Sebagai koordinator nasional (National Coordinator) IOC/UNESCO dan IODE untuk Indonesia, Hammam mengutarakan BPPT akan membangun Indonesia National Oceanographic Data Center (I-NODC) bersama Kementerian Koordinator Bidang Kemaritiman, Kementerian Ristek Dikti, BMKG, LIPI, BIG dan kementerian terkait lainnya.
Salah satu usulan program unggulan atau flagship BPPT dalam pertemuan ini diungkap Hammam adalah teknologi multi hazard early warning system (MHEWS) termasuk bencana di laut (ocean hazard), yakni meliputi pembangunan Buoy dan Cable Based Tsunameter (CBT) atau kabel bawah laut.
“Pembangunan Buoy dan CBT adalah contoh bagaimana membangun program yang menjadi flagship di bidang Ocean Data Center.
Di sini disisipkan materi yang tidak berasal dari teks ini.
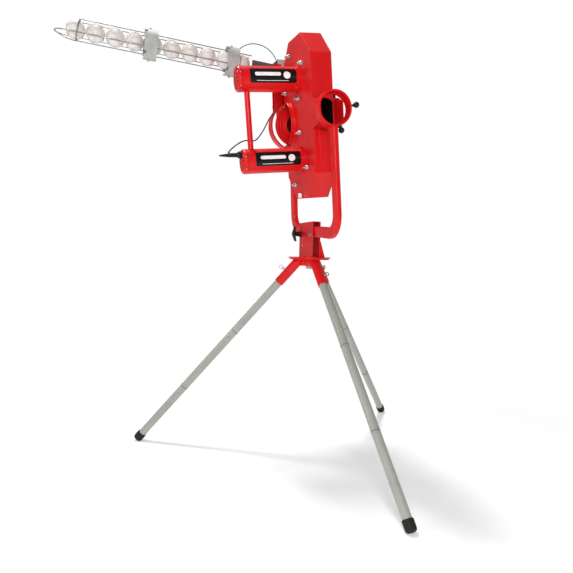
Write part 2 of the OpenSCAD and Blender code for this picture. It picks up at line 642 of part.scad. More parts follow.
// plug, strain relief and lead that runs up to the head
module power_lead() color(dark) in_head() translate([hxc, my0, -wz]) {
  translate([0, -1, 27]) rotate([90, 0, 0]) {
    translate([0, 0, -1]) cylinder(r = 14, h = 10);
    translate([0, 0, 9]) cylinder(r1 = 13, r2 = 8, h = 12);
    translate([0, 0, 21]) cylinder(r = 8, h = 22);
    translate([0, 0, 43]) cylinder(r1 = 8, r2 = 3, h = 44);
  }
}

module wheel_bearings() color(zinc) in_head() for (s = [-1, 1]) translate([hxc, 0, s * wz]) {
  translate([0, my0 + 17, 0]) rotate([-90, 0, 0]) tube(20, 8.5, 12);
  translate([0, my1 - 14, 0]) rotate([-90, 0, 0]) tube(20, 8.5, 12);
}

module shaft_part(s) color(zinc) in_head() translate([hxc, 0, s * wz]) {
  translate([0, my0 + 15, 0]) ycyl(8.45, motor_len + ys + 30 - 15);
  translate([0, my0 + 66, 0]) ycyl(mr - 14, 100, $fn = 64);
  translate([0, my0 + 42, 0]) ycyl(16, 20);
  translate([0, 30, 0]) rotate([-90, 0, 0]) cylinder(r = 12, h = 7, $fn = 6);
}
module upper_shaft() shaft_part(1);
module lower_shaft() shaft_part(-1);

module hub_part(s) color([0.7, 0.7, 0.72]) in_head() translate([hxc, 0, s * wz]) rotate([-90, 0, 0]) difference() {
  rotate_extrude($fn = 96) polygon([[8.45, -30], [22, -30], [24, -6], [88, -4], [90, -26], [96, -27],
    [98, -20], [98, 20], [96, 27], [90, 26], [88, 4], [24, 6], [22, 30], [8.45, 30]]);
  for (i = [0 : 5]) rotate([0, 0, i * 60]) translate([57, 0, -20]) cylinder(r = 14, h = 40);
}
module upper_hub() hub_part(1);
module lower_hub() hub_part(-1);

module tyre_part(s) color(dark) in_head() translate([hxc, 0, s * wz]) rotate([-90, 0, 0])
  rotate_extrude($fn = 120) polygon([[98, -20], [96, -27], [112, -29], [118, -27], [wheel_d / 2 - 1.5, -18],
    [wheel_d / 2, -8], [wheel_d / 2, 8], [wheel_d / 2 - 1.5, 18], [118, 27], [112, 29], [96, 27], [98, 20]]);
module upper_tyre() tyre_part(1);
module lower_tyre() tyre_part(-1);

placed() tripod_plate();
placed() leg_sockets();
placed() leg_upper_tubes();
placed() leg_middle_tubes();
placed() leg_lower_tubes();
placed() rubber_feet();
placed() pan_bolt();
placed() thrust_washer();
placed() socket_pins();
placed() front_upper_button();
placed() front_lower_button();
placed() left_upper_button();
placed() left_lower_button();
placed() rear_upper_button();
placed() rear_lower_button();
placed() swivel_plate();
placed() saddle_bracket();
placed() pivot_bolt();
placed() yoke_frame();
placed() front_hoop();
placed() rear_hoop();
placed() tilt_bush();
placed() drop_chute();
placed() feed_trough();
placed() rack_inner();
placed() rack_outer();
placed() rack_collars();
placed() collar_bolts();
placed() gate_housing();
placed() gate_motor();
placed() feeder_cable();
placed() baseballs();
placed() feeder_post();
placed() gate_arm();
placed() tilt_knob();
placed() roll_knob_lower();
placed() roll_knob_side();
placed() near_side_plate();
placed() far_side_plate();
placed() front_band();
placed() rear_band();
placed() exit_tabs();
placed() access_panel();
placed() intake_disc();
placed() cover_bolts();
placed() motor_cans();
placed() motor_caps();
placed() tie_tube();
placed() control_box();
placed() power_lead();
placed() wheel_bearings();
placed() upper_shaft();
placed() upper_hub();
placed() upper_tyre();
placed() lower_shaft();
placed() lower_hub();
placed() lower_tyre();
placed() upper_speed_dial();
placed() lower_speed_dial();
placed() power_switch();
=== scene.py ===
import json, math, random
import bpy, bmesh
import numpy as np
from mathutils import Matrix, Vector
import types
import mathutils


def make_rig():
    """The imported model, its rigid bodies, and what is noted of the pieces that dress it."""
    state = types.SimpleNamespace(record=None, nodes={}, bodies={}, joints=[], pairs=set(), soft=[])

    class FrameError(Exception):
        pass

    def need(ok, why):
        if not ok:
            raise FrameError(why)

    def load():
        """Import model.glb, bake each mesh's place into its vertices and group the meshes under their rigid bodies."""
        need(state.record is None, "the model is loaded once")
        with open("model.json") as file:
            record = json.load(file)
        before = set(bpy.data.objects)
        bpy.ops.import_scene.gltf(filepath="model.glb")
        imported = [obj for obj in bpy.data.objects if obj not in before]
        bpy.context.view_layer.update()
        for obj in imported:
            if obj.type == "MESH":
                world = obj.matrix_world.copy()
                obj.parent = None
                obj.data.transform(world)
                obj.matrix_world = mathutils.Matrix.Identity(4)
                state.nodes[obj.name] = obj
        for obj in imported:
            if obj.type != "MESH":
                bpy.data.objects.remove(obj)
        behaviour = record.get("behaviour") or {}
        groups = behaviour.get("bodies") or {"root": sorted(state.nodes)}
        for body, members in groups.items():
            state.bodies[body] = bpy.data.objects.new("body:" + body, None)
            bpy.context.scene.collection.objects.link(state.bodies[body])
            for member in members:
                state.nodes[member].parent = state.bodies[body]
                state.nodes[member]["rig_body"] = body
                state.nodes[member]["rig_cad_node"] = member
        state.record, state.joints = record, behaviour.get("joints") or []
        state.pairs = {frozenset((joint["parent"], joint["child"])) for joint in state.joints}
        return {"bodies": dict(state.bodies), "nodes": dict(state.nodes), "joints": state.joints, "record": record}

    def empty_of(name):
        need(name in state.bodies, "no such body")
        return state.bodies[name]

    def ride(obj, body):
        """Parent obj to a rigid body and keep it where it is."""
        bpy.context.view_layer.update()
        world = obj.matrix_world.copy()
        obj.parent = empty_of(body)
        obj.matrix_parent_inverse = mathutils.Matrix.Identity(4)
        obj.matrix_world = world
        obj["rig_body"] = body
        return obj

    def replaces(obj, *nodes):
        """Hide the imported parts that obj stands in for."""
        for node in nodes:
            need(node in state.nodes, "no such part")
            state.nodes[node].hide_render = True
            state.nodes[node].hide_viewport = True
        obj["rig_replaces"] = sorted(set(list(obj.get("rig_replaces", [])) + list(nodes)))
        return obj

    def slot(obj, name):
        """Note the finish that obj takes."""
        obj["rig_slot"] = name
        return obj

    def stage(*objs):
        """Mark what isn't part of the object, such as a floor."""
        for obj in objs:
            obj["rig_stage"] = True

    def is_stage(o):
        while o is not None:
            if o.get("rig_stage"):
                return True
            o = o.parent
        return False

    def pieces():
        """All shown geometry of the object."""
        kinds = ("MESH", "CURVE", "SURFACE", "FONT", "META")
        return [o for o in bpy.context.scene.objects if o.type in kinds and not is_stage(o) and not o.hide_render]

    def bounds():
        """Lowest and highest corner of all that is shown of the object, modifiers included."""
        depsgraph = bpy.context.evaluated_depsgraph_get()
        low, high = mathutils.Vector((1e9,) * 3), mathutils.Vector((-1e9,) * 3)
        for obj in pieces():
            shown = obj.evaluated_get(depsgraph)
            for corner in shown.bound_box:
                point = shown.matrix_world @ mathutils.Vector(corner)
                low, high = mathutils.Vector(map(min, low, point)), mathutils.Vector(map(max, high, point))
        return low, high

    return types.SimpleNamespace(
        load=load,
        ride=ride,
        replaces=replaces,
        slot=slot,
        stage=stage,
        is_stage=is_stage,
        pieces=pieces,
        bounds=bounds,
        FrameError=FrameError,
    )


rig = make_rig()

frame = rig.load()
N = frame["nodes"]
cad_lo, cad_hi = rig.bounds()
R = math.radians

# ------------------------------------------------------------------ frames
TILT, LEAN, ROLL = R(4.0), R(4.3), R(2.1)
# the machine is described about the turntable axis, which stands here from the origin
AX = Vector((-151, 195, 0))
MM = Matrix.Scale(0.001, 4) @ Matrix.Translation(AX)
SH = AX * 0.001
PIV = Vector((42, 0, 926))
YOKE = (MM @ Matrix.Translation(PIV) @ Matrix.Rotation(LEAN, 4, "X")
        @ Matrix.Rotation(TILT, 4, "Y") @ Matrix.Translation(-PIV))
HEAD = YOKE @ Matrix.Translation((0, 0, 1385)) @ Matrix.Rotation(ROLL, 4, "X")
RACK = (YOKE @ Matrix.Translation((-278, -273, 1669)) @ Matrix.Rotation(R(-90), 4, "Z")
        @ Matrix.Rotation(R(-8.1), 4, "Y"))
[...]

Flagship BPPT harus ada impact bagi masyarakat (society) melalui pemanfaatan teknologi reduksi dan risiko kebencanaan, blue economy dan lainnya,” terangnya.
Pada kesempatan ini Hammam juga memaparkan bahwa program Buoy serta riset kelautan lainnya bisa didorong dan ditingkatkan melalui Rencana Induk Riset Nasional (RIRN) dan strategi besar riset kelautan nasional yang sedang disusun bersama oleh para pemangku kepentingan strategis.
“Ini tepat untuk konsep agar data Buoy diproses cepat dan realtime agar peringatan dini tsunami bisa efektif untuk evakuasi masyarakat. Selain itu upaya peningkatan tata kelola, sarana dan prasarana iptek kelautan serta program riset kelautan strategis, jelas akan membuka peluang semakin lebar dalam mewujudkan Indonesia sebagai poros maritim dunia,” tegasnya.
Lebih lanjut pada pertemuan inipun diurai oleh Hammam dilakukan pembahasan tujuan pembangunan berkelanjutan (TPB) atau sustainable development goals (SDGs) butir 14 dalam bentuk riil yang bisa diterima oleh masyarakat luas.
TPB atau SDGs butir 14 tersebut adalah tentang perlindungan dan pemanfaatan sumber daya laut secara berkelanjutan.
“Masyarakat dunia menilai begitu pentingnya implementasi SDGs 14 untuk kelautan dan perikanan. Kami tentu siap mendukung pemerintah untuk melakukan hal konkrit, khususnya dalam hal penerapan teknologi, khususnya kesehatan laut (ocean health index) dan perikanan rakyat,” katanya.
Sebagai informasi Indonesia terpilih menjadi anggota Dewan Eksekutif Intergovernmental Oceanographic Commission Organisasi Pendidikan, Keilmuan, dan Kebudayaan PBB (IOC/UNESCO) pada the 29th IOC UNESCO Assembly Meeting di Markas Besar UNESCO, Paris, 2017 lalu. Dewan Eksekutif IOC UNESCO mewakili 334 negara di Asia Pasifik. Posisi Dewan Eksekutif ini disandang Indonesia bersama Australia, Jepang, Korea, Malaysia, Filipina, Pakistan, Thailand, dan Tiongkok.